→ **The exercise**
Copy out the lines of the records below, and only those lines, from the one with "What FreeCAD Python" through the one with "import Sketcher", exactly as they appear.

──────── Records for this task

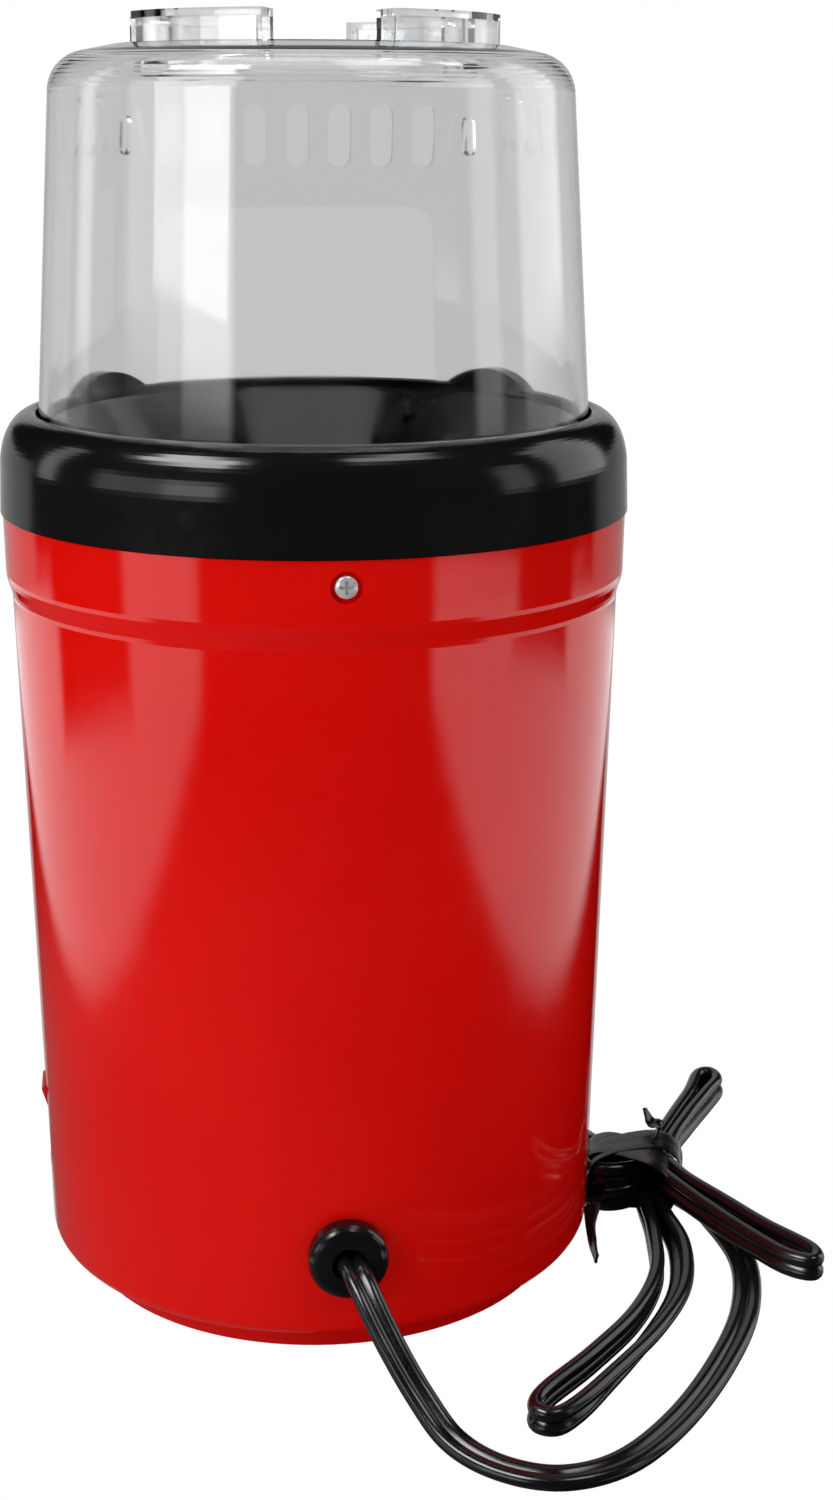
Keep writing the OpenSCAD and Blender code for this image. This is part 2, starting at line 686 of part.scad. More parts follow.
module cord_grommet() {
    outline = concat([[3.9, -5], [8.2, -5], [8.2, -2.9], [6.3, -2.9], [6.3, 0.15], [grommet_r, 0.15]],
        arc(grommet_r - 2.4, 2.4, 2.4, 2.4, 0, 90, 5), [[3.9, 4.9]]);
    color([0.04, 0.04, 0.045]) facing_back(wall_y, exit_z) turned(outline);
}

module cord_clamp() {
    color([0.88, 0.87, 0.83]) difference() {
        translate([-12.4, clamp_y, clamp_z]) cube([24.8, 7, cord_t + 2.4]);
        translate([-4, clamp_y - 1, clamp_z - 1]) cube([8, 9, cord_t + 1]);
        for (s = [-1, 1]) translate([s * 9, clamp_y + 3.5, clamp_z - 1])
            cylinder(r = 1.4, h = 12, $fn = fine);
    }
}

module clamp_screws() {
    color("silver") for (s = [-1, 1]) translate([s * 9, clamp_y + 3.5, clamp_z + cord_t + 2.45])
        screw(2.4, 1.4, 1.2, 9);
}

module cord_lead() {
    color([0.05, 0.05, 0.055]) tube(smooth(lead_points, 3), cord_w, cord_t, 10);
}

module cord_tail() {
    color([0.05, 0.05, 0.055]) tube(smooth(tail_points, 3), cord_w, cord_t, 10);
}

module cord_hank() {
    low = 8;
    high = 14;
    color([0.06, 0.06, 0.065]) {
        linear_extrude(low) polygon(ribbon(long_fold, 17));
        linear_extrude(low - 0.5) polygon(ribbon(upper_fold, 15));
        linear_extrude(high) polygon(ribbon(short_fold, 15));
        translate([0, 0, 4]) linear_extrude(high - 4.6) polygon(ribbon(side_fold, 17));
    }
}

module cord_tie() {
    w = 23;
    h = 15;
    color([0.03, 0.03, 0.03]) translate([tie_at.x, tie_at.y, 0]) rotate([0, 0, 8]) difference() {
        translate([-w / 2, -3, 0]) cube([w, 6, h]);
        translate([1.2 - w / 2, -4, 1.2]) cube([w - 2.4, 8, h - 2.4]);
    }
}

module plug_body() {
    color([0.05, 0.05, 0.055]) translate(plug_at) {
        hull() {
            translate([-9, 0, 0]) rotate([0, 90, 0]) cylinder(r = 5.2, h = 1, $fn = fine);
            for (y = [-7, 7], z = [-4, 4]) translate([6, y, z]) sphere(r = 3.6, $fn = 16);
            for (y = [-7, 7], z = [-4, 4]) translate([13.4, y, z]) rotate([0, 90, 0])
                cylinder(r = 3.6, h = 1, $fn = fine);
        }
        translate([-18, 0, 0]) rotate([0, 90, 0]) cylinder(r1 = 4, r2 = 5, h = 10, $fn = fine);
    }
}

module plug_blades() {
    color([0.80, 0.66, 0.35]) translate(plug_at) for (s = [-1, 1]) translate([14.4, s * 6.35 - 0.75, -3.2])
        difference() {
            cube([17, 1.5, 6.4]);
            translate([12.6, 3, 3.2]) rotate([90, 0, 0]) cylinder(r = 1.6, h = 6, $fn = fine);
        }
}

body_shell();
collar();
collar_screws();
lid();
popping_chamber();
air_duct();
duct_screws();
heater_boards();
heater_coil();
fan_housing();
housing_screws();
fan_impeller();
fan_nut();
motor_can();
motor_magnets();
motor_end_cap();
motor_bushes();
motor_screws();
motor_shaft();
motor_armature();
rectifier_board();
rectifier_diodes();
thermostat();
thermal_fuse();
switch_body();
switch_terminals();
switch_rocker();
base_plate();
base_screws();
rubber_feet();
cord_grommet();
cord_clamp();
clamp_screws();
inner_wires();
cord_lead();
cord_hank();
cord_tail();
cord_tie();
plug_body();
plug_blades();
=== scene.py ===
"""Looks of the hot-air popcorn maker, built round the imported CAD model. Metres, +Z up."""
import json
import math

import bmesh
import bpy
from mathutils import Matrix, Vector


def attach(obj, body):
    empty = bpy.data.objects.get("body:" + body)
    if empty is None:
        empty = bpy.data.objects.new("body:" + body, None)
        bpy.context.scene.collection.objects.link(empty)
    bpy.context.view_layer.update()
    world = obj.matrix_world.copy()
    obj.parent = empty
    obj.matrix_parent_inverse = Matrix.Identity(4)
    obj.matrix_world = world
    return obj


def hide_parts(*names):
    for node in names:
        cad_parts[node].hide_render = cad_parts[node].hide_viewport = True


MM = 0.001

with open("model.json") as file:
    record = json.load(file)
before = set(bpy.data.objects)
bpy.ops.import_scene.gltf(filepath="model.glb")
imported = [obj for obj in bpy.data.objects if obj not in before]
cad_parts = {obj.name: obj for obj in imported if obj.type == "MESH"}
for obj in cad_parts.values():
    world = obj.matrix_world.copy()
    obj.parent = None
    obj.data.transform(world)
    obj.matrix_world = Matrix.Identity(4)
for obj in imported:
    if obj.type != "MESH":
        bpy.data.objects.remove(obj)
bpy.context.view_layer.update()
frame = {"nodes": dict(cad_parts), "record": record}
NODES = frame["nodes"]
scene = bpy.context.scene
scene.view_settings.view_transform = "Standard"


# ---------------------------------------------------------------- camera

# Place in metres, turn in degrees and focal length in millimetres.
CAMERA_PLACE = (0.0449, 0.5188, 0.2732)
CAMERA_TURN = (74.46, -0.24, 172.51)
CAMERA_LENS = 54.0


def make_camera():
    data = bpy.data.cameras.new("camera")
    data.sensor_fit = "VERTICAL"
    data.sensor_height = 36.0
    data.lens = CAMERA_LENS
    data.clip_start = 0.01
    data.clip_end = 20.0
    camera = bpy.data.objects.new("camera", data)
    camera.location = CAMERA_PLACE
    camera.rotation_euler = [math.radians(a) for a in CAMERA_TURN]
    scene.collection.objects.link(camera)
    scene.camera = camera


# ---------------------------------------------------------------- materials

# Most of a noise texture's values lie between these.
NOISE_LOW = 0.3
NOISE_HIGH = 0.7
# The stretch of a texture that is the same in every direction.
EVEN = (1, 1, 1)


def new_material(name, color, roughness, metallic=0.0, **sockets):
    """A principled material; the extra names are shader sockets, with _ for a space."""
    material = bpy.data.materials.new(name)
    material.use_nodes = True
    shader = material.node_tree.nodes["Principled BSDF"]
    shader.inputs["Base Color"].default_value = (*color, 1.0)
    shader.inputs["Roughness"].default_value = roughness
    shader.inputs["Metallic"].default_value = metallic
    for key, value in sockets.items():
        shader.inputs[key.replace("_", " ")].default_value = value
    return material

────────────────
──────── Records for this task

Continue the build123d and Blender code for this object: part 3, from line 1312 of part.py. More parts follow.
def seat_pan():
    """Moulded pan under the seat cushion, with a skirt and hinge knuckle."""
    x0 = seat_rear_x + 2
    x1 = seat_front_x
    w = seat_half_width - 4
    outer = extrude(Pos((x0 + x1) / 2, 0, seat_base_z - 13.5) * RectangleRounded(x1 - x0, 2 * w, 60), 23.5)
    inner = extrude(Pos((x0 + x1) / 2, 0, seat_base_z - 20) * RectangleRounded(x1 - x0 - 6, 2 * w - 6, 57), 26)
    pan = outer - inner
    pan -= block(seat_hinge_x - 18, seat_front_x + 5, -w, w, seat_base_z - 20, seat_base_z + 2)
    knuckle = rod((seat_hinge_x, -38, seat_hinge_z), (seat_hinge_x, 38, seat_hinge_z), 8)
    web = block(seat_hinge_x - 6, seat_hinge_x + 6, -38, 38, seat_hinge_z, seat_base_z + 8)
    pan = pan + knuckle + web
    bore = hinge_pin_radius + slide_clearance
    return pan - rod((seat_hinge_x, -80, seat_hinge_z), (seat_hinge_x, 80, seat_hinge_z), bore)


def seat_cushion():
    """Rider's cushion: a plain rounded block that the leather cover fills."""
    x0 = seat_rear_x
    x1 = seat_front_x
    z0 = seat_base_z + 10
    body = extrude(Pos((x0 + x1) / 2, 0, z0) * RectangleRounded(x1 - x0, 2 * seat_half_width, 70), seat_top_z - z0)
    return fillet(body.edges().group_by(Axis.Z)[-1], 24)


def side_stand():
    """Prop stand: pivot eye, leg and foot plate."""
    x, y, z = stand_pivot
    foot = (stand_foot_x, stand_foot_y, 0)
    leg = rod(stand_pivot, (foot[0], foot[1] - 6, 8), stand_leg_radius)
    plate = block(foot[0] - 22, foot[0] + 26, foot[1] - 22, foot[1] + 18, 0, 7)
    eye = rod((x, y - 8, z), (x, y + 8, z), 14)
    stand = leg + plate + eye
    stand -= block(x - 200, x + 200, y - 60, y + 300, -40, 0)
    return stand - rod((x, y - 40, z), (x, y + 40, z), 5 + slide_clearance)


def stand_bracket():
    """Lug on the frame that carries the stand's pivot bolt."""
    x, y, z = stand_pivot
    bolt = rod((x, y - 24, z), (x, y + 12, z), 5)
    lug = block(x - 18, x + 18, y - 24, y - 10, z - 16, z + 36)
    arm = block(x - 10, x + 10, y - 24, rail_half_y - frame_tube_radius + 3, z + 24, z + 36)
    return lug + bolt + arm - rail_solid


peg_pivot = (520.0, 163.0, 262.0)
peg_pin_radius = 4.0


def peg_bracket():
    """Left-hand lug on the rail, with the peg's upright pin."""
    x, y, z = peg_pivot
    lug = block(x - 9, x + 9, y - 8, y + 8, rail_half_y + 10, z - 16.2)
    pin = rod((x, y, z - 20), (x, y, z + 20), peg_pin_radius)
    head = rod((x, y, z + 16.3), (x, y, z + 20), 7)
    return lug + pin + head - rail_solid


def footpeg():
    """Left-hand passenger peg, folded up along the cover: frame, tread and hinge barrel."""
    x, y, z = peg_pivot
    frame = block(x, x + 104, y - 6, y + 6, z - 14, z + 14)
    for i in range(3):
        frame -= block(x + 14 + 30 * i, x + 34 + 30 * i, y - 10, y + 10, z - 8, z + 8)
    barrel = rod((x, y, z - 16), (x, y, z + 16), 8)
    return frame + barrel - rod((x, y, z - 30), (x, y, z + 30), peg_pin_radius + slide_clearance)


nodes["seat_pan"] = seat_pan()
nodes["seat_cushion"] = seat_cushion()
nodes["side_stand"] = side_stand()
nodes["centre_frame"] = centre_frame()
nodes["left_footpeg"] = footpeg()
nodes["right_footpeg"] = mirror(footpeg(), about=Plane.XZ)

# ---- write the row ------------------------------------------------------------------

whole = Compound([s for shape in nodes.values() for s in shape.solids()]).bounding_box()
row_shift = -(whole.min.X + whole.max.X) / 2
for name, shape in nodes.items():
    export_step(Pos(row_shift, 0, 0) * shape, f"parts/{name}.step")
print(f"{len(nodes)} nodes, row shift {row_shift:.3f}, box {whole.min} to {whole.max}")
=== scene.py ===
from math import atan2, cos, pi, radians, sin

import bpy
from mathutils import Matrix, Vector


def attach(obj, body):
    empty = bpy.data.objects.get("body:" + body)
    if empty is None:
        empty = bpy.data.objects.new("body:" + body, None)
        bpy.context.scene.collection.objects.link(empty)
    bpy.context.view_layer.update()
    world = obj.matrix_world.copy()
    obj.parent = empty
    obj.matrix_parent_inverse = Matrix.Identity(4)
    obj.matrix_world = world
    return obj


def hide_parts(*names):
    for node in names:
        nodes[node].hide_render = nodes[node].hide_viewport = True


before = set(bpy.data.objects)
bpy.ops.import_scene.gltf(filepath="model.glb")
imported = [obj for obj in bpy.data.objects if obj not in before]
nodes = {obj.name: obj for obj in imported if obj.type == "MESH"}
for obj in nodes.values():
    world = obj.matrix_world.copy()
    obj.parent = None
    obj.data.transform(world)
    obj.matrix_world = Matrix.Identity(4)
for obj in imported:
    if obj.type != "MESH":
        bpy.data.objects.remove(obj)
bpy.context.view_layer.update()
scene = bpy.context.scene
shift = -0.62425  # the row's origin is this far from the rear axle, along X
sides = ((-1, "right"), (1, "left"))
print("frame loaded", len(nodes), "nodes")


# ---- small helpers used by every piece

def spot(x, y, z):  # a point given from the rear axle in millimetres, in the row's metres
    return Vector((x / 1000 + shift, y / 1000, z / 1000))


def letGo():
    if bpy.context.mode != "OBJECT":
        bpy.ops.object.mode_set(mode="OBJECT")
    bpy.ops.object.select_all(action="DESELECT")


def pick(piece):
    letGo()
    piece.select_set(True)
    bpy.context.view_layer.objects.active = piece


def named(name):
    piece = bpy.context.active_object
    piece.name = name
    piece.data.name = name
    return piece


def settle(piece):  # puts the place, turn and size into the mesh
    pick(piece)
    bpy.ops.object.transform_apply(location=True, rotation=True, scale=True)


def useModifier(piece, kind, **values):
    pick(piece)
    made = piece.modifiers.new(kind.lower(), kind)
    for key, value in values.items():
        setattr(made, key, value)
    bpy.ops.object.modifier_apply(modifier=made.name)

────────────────
──────── Records for this task

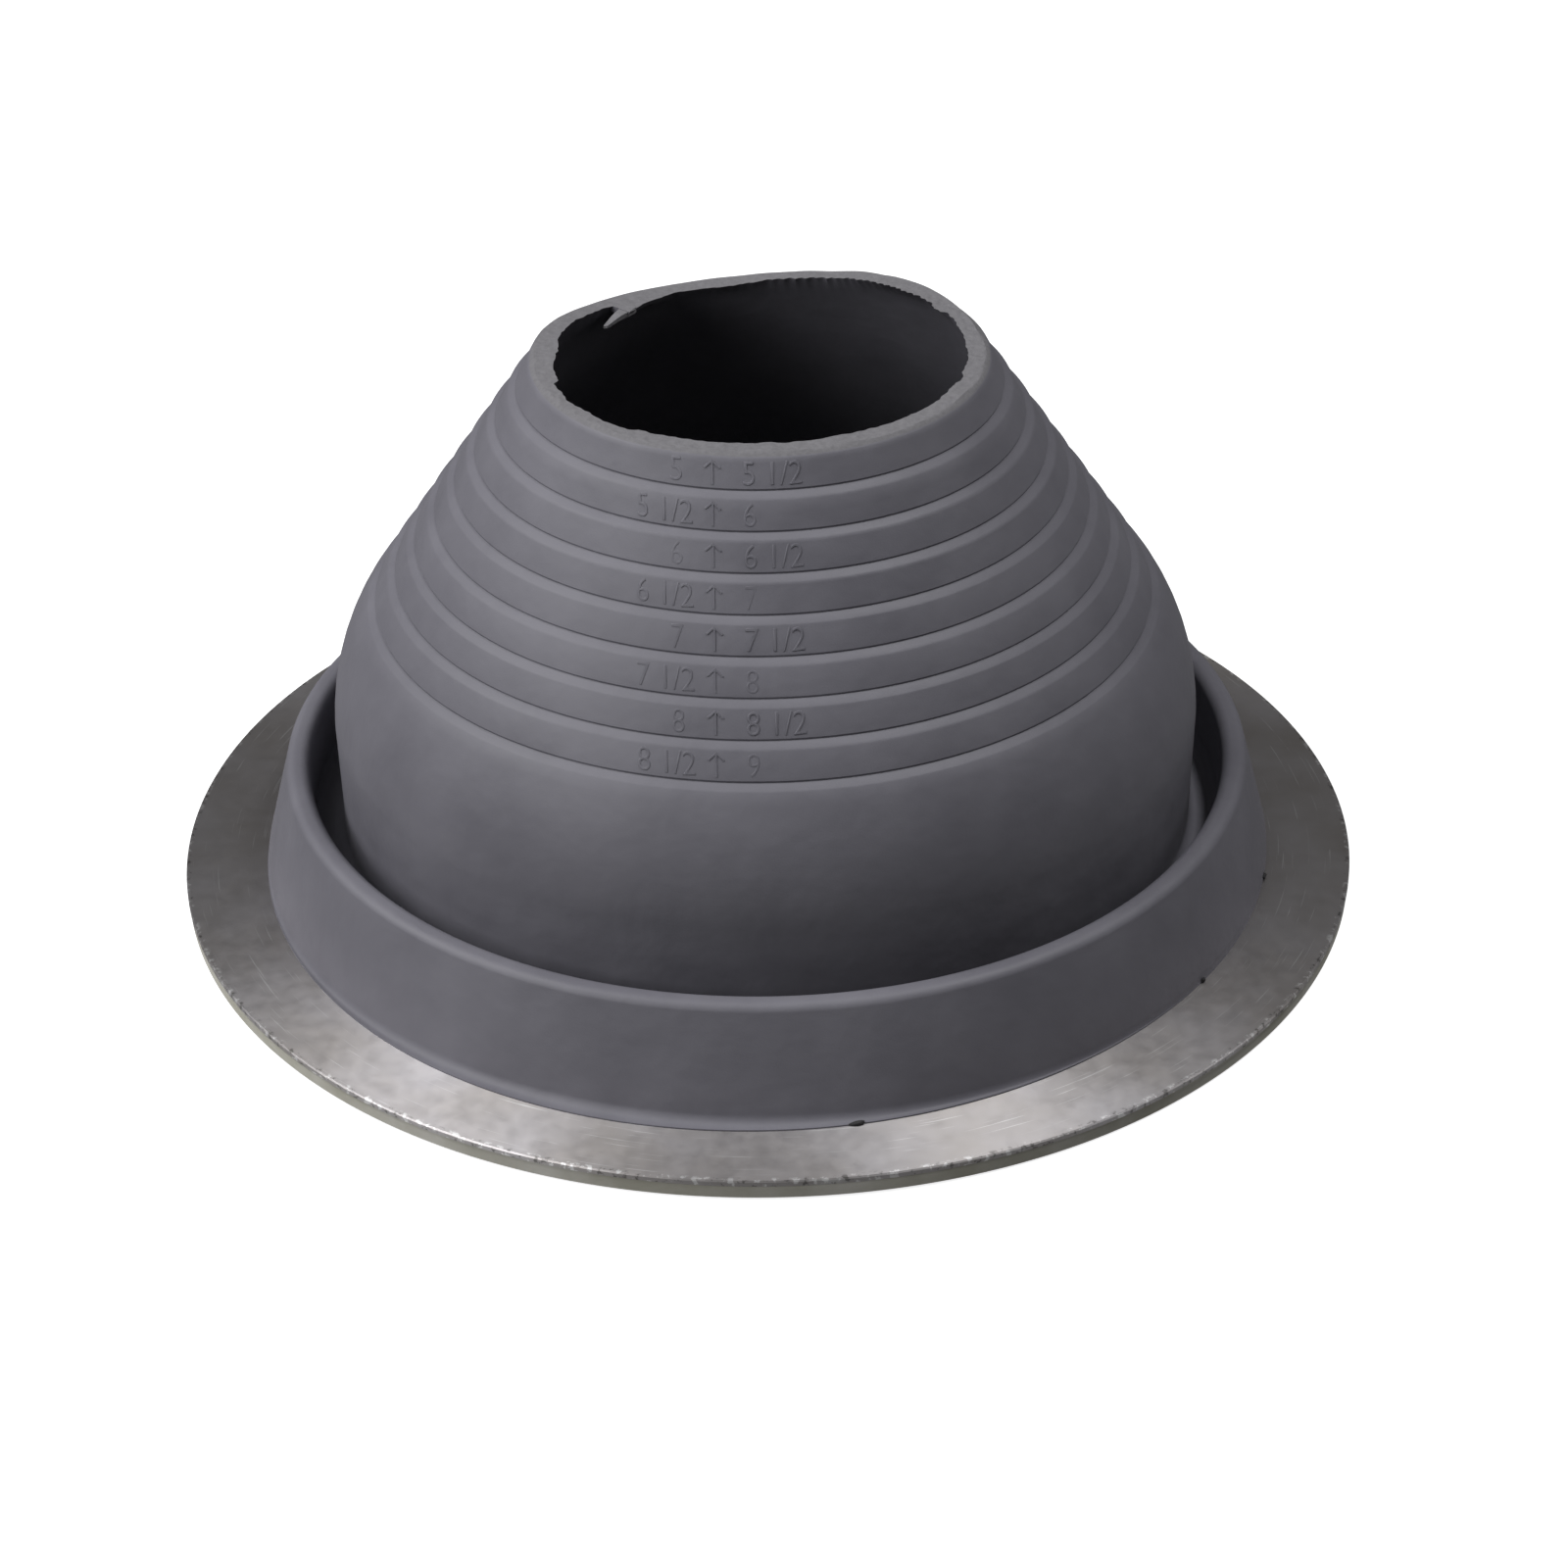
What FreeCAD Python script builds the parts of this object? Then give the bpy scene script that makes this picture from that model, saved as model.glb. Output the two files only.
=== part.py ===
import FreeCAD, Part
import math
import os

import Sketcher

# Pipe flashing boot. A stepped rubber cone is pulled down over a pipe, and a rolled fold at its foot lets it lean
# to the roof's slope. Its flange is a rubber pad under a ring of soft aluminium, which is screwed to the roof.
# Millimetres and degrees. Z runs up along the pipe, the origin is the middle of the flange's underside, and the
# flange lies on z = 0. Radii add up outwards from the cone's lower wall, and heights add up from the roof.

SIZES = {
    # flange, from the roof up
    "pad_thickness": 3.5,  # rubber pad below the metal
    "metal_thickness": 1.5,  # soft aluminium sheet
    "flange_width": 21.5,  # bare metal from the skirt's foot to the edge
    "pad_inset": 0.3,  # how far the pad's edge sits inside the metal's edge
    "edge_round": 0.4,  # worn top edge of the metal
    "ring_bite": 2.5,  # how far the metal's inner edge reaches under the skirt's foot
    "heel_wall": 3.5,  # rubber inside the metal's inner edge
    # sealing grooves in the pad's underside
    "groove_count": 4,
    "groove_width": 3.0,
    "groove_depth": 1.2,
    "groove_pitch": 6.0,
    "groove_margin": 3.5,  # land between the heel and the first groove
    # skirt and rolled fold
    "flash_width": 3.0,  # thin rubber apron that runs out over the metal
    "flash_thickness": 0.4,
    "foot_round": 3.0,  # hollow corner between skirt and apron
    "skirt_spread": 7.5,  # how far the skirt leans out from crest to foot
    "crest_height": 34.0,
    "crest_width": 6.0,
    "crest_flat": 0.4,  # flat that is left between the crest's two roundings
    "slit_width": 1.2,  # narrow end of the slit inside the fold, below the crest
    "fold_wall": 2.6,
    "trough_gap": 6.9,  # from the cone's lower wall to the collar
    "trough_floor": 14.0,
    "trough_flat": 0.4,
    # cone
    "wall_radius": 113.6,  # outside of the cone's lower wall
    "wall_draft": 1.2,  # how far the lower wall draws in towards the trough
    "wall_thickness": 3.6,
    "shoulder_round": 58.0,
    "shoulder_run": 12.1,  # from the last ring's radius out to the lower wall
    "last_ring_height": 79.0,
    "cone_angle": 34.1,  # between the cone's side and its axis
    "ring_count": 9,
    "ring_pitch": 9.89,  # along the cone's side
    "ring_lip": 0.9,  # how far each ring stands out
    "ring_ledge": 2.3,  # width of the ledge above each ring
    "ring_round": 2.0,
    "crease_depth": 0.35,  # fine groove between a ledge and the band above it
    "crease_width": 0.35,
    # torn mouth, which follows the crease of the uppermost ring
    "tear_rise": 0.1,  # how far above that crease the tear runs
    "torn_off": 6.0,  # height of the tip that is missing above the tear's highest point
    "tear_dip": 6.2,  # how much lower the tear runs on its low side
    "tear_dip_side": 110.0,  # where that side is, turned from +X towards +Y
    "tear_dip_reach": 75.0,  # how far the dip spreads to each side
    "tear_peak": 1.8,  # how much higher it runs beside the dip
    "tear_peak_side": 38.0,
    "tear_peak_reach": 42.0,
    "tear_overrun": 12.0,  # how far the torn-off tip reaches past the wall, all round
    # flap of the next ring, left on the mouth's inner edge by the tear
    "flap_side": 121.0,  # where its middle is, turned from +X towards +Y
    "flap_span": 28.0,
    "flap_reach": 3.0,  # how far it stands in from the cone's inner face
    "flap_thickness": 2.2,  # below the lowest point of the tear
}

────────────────

→ **Output for this exercise**
What FreeCAD Python script builds the parts of this object? Then give the bpy scene script that makes this picture from that model, saved as model.glb. Output the two files only.
=== part.py ===
import FreeCAD, Part
import math
import os

import Sketcher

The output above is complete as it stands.